Creating Guidelines for the Use of Gen AI Across Campus
Generative AI is manifesting in lots of different ways; the tools proliferate, and it seems that the issues proliferate as well. One of the ways that we have enumerated the areas that we need to address is to get stakeholder input. For the research guidelines, for example, we drew heavily from the questions that office was already receiving from campus stakeholders. For the instructional guidelines, we had roughly five, six months' worth of interactions with faculty that our teaching center had done already, in holding workshops or one-on-one consultations or just communicating about the technology. We drew from those to determine the most urgent questions and needs that that our faculty were articulating. And we broke those down in terms of guidance around: a) course policies for generative AI, and b) what things faculty need to know about the technology, because it's a firehose — there's a lot you could learn. How can we filter all of that to the critical things that faculty need to know around concerns and opportunities and what it can do for teaching and learning? Thirdly, we developed guidance around how to incorporate it into the curriculum with assignments. Whether you want those assignments to encourage AI or discourage AI, how do we design those in a way that's student-centered, that's still good practice in terms of the learning that's supposed to happen in the class? What kinds of principles should we follow there? So those are the three main areas: course policies, things to be aware of, and how do we incorporate it into our classes.
CT: So by listening to the questions that faculty and researchers have, they're telling you what guidelines they need, and that gives you a great place to start. But is it possible to develop guidelines fast enough to keep up with changes in the technology?
Conatser: It does change pretty quickly, doesn't it? In our guidelines, no matter what the guidelines are about, we're writing in there that we plan on continuously reviewing the state of the field and making any adjustments to the guidelines as necessary. The guidelines represent our best understanding at the time, and we are committed to refreshing them on a regular basis.
For the instructional guidelines, our refresh cycle has been per semester. We look at all of our recommendations and the statements that we're making about generative AI, compare them to any newer or more emergent areas of understanding, experience, and research, and we say, does this still reflect our understanding? Is this still accurate? Do we still think this is a good recommendation? Between the August and December guidelines, we didn't do an about-face for any of the recommendations, but we did find a need to clarify or review the research on a few things. For example, our initial recommendation on AI detectors was that we don't think they're very reliable. We wanted to look at the newest research about them and see, are they any better now? Is there better research now that might complicate our previous statements? We ended up finding research that led us to take even firmer language around detectors the second time around.

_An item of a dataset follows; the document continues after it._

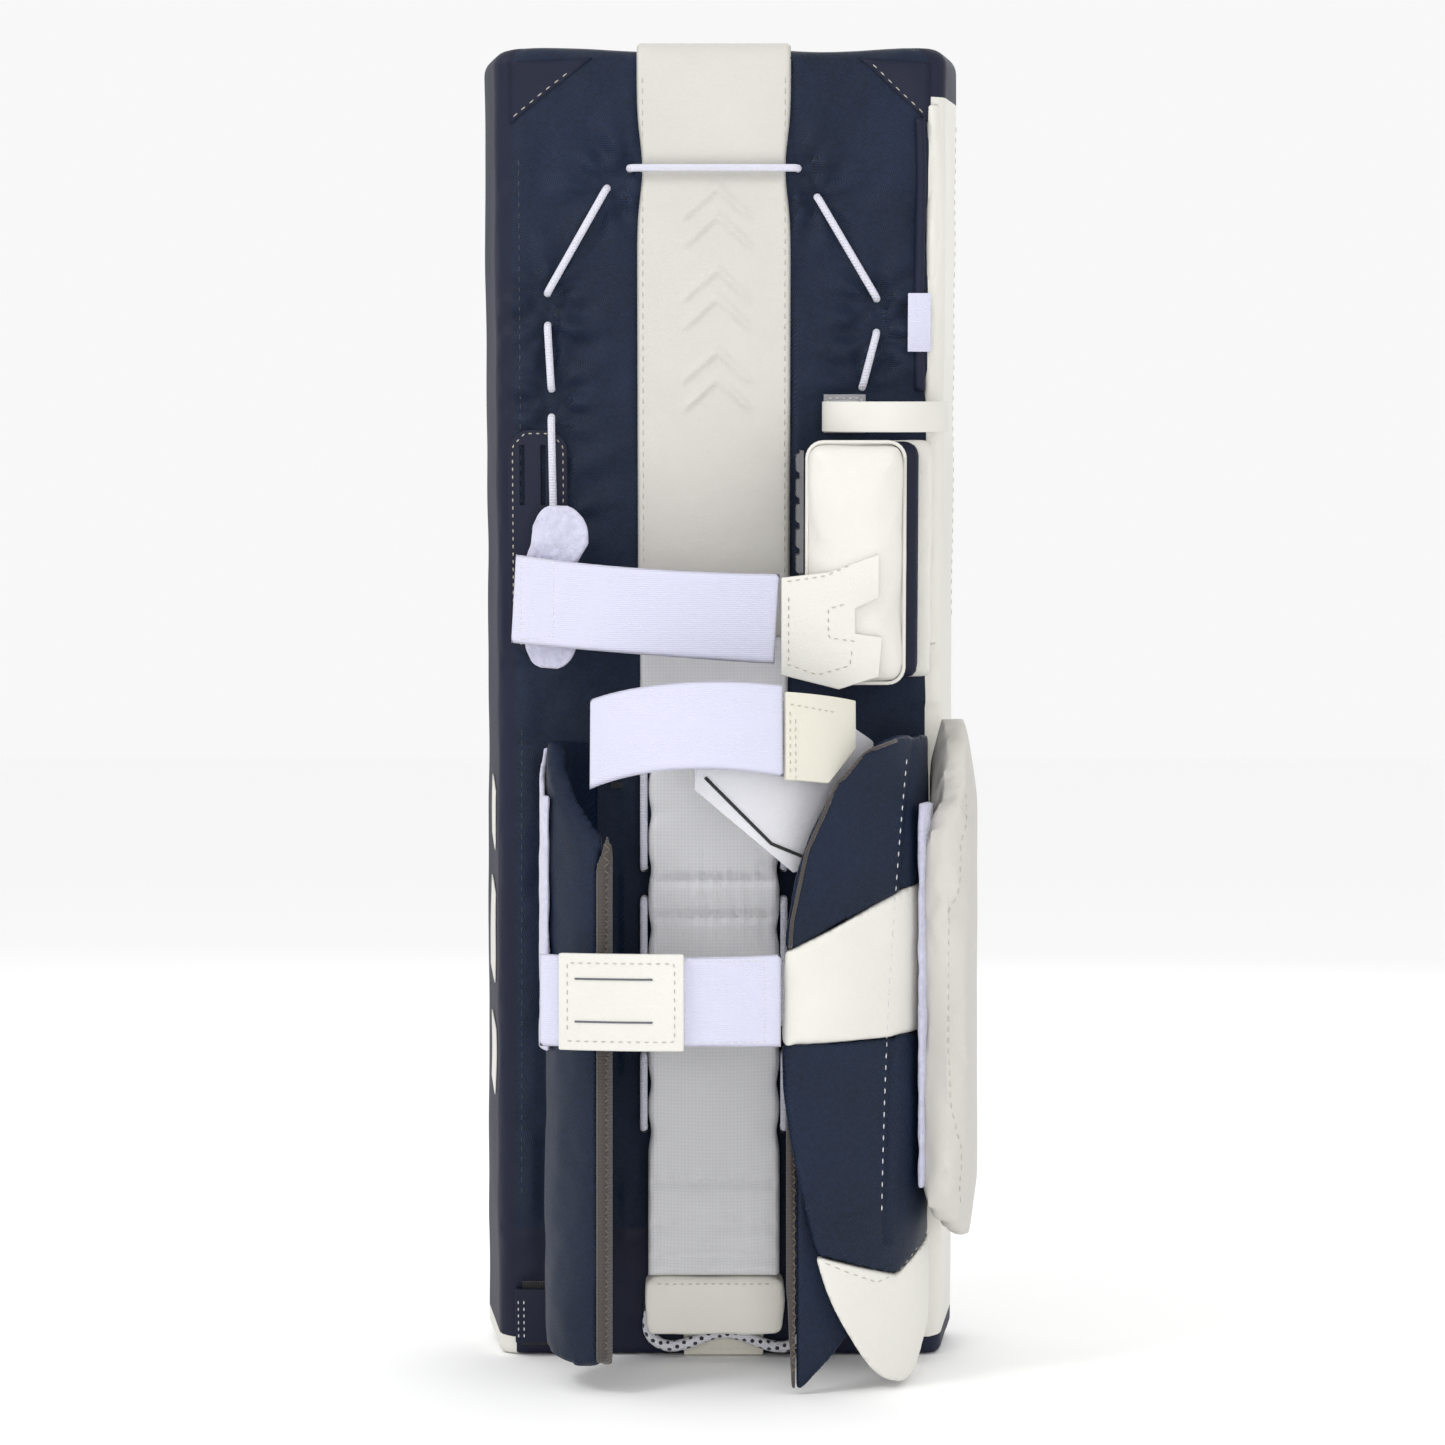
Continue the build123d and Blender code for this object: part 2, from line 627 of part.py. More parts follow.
# ---------------------------------------------------------------- calf wedge
wedge_half = wedge_t / 2
wedge_root = (back_half + 5, back_y - 3)
wedge_hinge = (back_half - 1.5, back_y - 2)
wedge = Curve(wedge_root, (wedge_root[0] + 1, wedge_root[1] - 39), (wedge_root[0] - 12.5, wedge_root[1] - 75))
wedge_z = (ankle_z - 8, knee_z - 23)


def wedge_profile(inset):
    """The wedge's side outline, drawn in by a wall's thickness for the foam inside it."""
    low, high = wedge_z[0] + inset, wedge_z[1] - inset
    edge = wedge_root[1] - 79 + inset
    return side_cut(((far, low + 20), (far, high), (wedge_root[1] - 18, high), (edge + 33, high - 20),
                     (edge + 10, high - 54), (edge, high - 100), (edge, low + 42), (edge + 10, low + 14),
                     (edge + 33, low), (wedge_root[1] - 16, low + 2)))


def wedge_body(inset):
    share = wedge.share_of(inset)
    layer = wedge.layer((-wedge_half + inset, wedge_half - inset), (share, 1 - share))
    return prism(layer, shrunk(wedge_z, inset)) & wedge_profile(inset)


wedge_loop_t = 3.0
calf_wedge = {
    "calf_wedge_cover": wedge_body(0.0) - wedge_body(shell_t),
    "calf_wedge_foam": wedge_body(shell_t),
    "calf_wedge_loop": prism(wedge.layer((-wedge_half - wedge_loop_t, -wedge_half), (0.66, 0.97)),
                             (wedge_z[0] + 34, wedge_z[1] - 50)),
}

# ---------------------------------------------------------------- boot
boot_pad_t = 17.0
boot_pad_x = (cradle_x[0] - 1, cradle_x[1] + 2)
boot_pad_z = (22.0, 56.0)
lip_clear = 2.25          # room on both sides of the bungee that passes behind the pad's lower edge
boot_pad_lip = toe_cord_d + 2 * lip_clear
boot_pad_lip_z = boot_pad_z[0] + 18
tail_x = shrunk(cradle_x, 2)
tail_t = 15.0


def boot_pad():
    pad = slab(boot_pad_x, (back_y - boot_pad_t, back_y), boot_pad_z)
    pad = fillet(pad.edges().filter_by(Axis.Y), 5)
    return pad - slab((-far, far), (back_y - boot_pad_lip, back_y + 1), (0, boot_pad_lip_z))


def cradle_tail():
    """The lowest length of the cradle, sewn to the boot and free to slide over the ankle break."""
    tail = slab(tail_x, (back_y - tail_t, back_y), (boot_pad_z[1] + 0.5, ankle_z + 4))
    over_break = between(back_y - break_gap, far) & height(ankle_z, far)
    return tail - break_round(ankle_z, break_gap) - over_break


boot["boot_pad"] = boot_pad()
boot["cradle_tail"] = cradle_tail()
boot["toe_tab"] = slab((-21, 25), (back_y - tab_t, back_y), (-20, 26))

# The bungee leaves one eyelet, drops over the toe tab, rises behind the boot pad's edge and drops
# again to the other eyelet. Points along its middle, from the outer eyelet to the inner one.
toe_route = (
    (-40.5, -48.2, 27.0), (-42.5, -47.6, 18.0), (-38.5, -46.8, 9.5), (-28.5, -46.0, 5.4),
    (-16.5, -46.6, 8.6), (-5.5, -47.2, 13.4), (5.5, -47.4, 14.6), (16.5, -47.0, 11.4),
    (27.5, -46.4, 6.6), (38.5, -46.0, 5.2), (47.0, -46.8, 10.6), (49.5, -47.6, 19.0),
    (47.5, -48.2, 28.0),
)


def corner_radii(points):
    """The largest tangent arc at each corner: 0.45 of the shorter run over tan(half the turn)."""
    radii = []
    for a, b, c in zip(points, points[1:], points[2:]):
        run_in, run_out = Vector(*b) - Vector(*a), Vector(*c) - Vector(*b)
        turn = radians(run_in.get_angle(run_out))
        radii.append(0.45 * min(run_in.length, run_out.length) / tan(turn / 2))
    return radii


def toe_lace():
    radii = corner_radii(toe_route)
    print("toe lace radii", [round(r, 1) for r in radii])
    path = FilletPolyline(*toe_route, radius=radii)
    section = Plane(origin=path @ 0, z_dir=path % 0) * Circle(toe_cord_d / 2)
    cord = sweep(section, path=path)
    share = cord.volume / (pi * (toe_cord_d / 2) ** 2 * path.length)
    print("toe lace length", round(path.length, 1), "volume over section times length", round(share, 4))
    return cord


eyelet_r = toe_cord_d / 2 + 1.0
eyelet_h = 4.0


def toe_eyelets():
    """Collars on the boot that the ends of the bungee are anchored in."""
    collars = []
    for (x, y, z), (x1, y1, z1) in ((toe_route[0], toe_route[1]), (toe_route[-1], toe_route[-2])):
        along = Vector(x - x1, y - y1, z - z1)
        plane = Plane(origin=(x, y, z), z_dir=along)
        collars.append(extrude(plane * Circle(eyelet_r), amount=eyelet_h))
    return collars


keeper_x = (-back_half + 7.5, -back_half + 33.5)
keeper_z = (14.0, 46.0)
keeper_lift = 4.0
keeper_t = 2.5
keeper_sewn = 3.0


def boot_keeper():
    """Leather bridge that a boot strap threads under, open at its top and bottom."""
    bridge = slab(keeper_x, (back_y - keeper_lift - keeper_t, back_y), keeper_z)
    return bridge - slab(shrunk(keeper_x, keeper_sewn), (back_y - keeper_lift, back_y + 1), (0, far))


boot["boot_keeper"] = boot_keeper()
webbing_t = 1.6
boot["boot_keeper_webbing"] = slab(shrunk(keeper_x, keeper_sewn + 0.5), (back_y - webbing_t, back_y),
                                   (keeper_z[0] - 3, keeper_z[1] + 3))

# ---------------------------------------------------------------- write every piece
sole_cover = boot_tilt(outer_core & boot_region & between(under_cover_y, far)) & height(0, cover_t)
boot = {name: boot_tilt(shape) for name, shape in boot.items()}
boot["boot_face_cover"] += sole_cover
boot["boot_foam"] -= height(-1, cover_t)


def joined(shape):
    """Separate solids of one piece, as one shape."""
    return Compound(children=shape) if isinstance(shape, list) else shape


pieces = {name: thigh_tilt(joined(shape)) for name, shape in {**thigh, **block, **knee_strap_body}.items()}
for group in (shin, boot, wing_o, wing_i, upper, calf, calf_wedge):
    pieces.update({name: joined(shape) for name, shape in group.items()})
pieces["toe_lace"] = toe_lace()
pieces["toe_eyelets"] = joined(toe_eyelets())

os.makedirs("parts", exist_ok=True)
for name, shape in pieces.items():
    solids = shape.solids()
    export_step(solids[0] if len(solids) == 1 else Compound(children=solids), f"parts/{name}.step")
print(len(pieces), "nodes written")

# Plan points of the sewn edges that the moving bodies turn about, before the thigh is tilted.
hinges = {
    "knee block": block_hinge, "knee strap": knee_strap_pivot, "outer wing": outer_root,
    "upper strap": upper_left, "inner wing": inner_root, "calf wedge": wedge_hinge,
    "calf strap": calf_hinge,
}
for name, (x, y) in hinges.items():
    print("hinge of the", name, round(x, 2), round(y, 2))
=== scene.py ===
# %% [markdown]
# # A goalie's leg pad, finished in Blender
# The pad is three foam segments, boot, shin and thigh, in one skin of nylon and synthetic leather.
# Straps, padded wings and a knee block hold the leg behind it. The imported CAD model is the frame:
# it says where every piece is and how it moves. Here each soft piece gets its real surface.

# %% Load the frame
import json
from math import atan2, ceil, cos, exp, pi, radians, sin, sqrt

import bmesh
import bpy
from mathutils import Matrix, Vector, noise
from mathutils.bvhtree import BVHTree


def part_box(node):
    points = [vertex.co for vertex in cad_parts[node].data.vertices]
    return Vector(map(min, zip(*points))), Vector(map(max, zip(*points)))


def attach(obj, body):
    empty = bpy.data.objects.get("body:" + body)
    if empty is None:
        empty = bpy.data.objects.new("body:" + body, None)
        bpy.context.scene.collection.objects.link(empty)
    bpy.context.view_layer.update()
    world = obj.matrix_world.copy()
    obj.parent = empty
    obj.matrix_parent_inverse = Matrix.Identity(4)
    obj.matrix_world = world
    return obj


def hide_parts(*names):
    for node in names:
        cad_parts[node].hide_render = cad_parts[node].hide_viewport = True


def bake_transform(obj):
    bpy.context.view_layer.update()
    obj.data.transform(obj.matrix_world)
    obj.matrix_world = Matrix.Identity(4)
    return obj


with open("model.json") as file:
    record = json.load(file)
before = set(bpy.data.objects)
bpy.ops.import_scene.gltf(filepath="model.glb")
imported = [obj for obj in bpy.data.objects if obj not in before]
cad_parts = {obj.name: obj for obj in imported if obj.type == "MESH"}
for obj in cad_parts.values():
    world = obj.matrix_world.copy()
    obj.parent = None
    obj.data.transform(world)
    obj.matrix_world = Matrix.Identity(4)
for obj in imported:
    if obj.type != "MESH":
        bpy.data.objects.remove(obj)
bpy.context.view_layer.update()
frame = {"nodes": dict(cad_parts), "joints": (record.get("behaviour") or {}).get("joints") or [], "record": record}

MM = 0.001
nodes = frame["nodes"]
joint = {j["name"]: j for j in frame["joints"]}
print("pieces in the frame:", len(nodes))


def put(made):
    """Link an object to the scene and hand it back."""
    bpy.context.scene.collection.objects.link(made)
    return made


# %% [markdown]
# ## Camera, floor and light
# The pad is seen square on from the calf side, so the camera looks along +Y with no tilt. A long
# lens keeps the sides nearly parallel. The light is soft and even, from large panels, because a
# white ground shows cloth by its folds and not by its shadows.

# %% Camera
back_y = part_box("shin_back_cover")[0].y
camera_distance = 1.8
camera_x, camera_z = 0.0014, 0.366
lens = bpy.data.cameras.new("camera")
lens.lens = 77.9
lens.sensor_width = 36.0
camera = put(bpy.data.objects.new("camera", lens))
camera.location = (camera_x, back_y - camera_distance, camera_z)
camera.rotation_euler = (pi / 2, 0, 0)
bpy.context.scene.camera = camera
print("camera stands", camera_distance, "m behind the pad")

# %% Floor, world and lights
world = bpy.data.worlds.new("studio")
world.use_nodes = True
background = world.node_tree.nodes["Background"].inputs
background["Color"].default_value = (1.0, 1.0, 1.0, 1.0)
background["Strength"].default_value = 0.94
bpy.context.scene.world = world
bpy.context.scene.view_settings.view_transform = "Standard"


def area_light(name, place, aim, size, power):
    """A square soft panel that faces a point."""
    data = bpy.data.lights.new(name, "AREA")
    data.size = size
    data.energy = power
    lamp = put(bpy.data.objects.new(name, data))
    lamp.location = place
    lamp.rotation_euler = (Vector(aim) - Vector(place)).to_track_quat("-Z", "Y").to_euler()


middle = (0.0, back_y, 0.4)
area_light("key", (-1.5, -1.2, 2.1), middle, 0.7, 19)
area_light("fill", (1.6, -1.6, 0.9), middle, 1.6, 3)
area_light("low", (0.1, -1.9, 0.35), (0.0, back_y, 0.2), 0.7, 7)
area_light("front", (0.4, 2.2, 1.6), middle, 1.8, 9)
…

One thing that I think is unique about our recommendations is how evidence-based our work has been. We're being transparent about our references for the guidelines and what's informed our decision-making. For this to be a persuasive endeavor, it needs to be as rigorous as any kind of scholarly activity that you would expect at a university like UK.
CT: How do you balance creating guidelines that are comprehensive yet concise enough that people will actually read them?
Conatser: We've kept the guidelines relatively short, making sure to provide enough elaboration so that it's not without context and it's not without actionable specificity. But what we've also learned is that the guidelines represent one step among many at our institution. Rather than just saying, "Here are the guidelines, go forth and use them," it's important to have an institutional mechanism to socialize those guidelines in different areas of the university. For the instructional guidelines, for example, that's become part of the culture of our teaching centers, workshops, and consultations and programming with faculty. When you have groups that can take the guidelines and the use them actively in whatever kinds of trainings or professional activities they do, that keeps socializing them and making them accessible to faculty.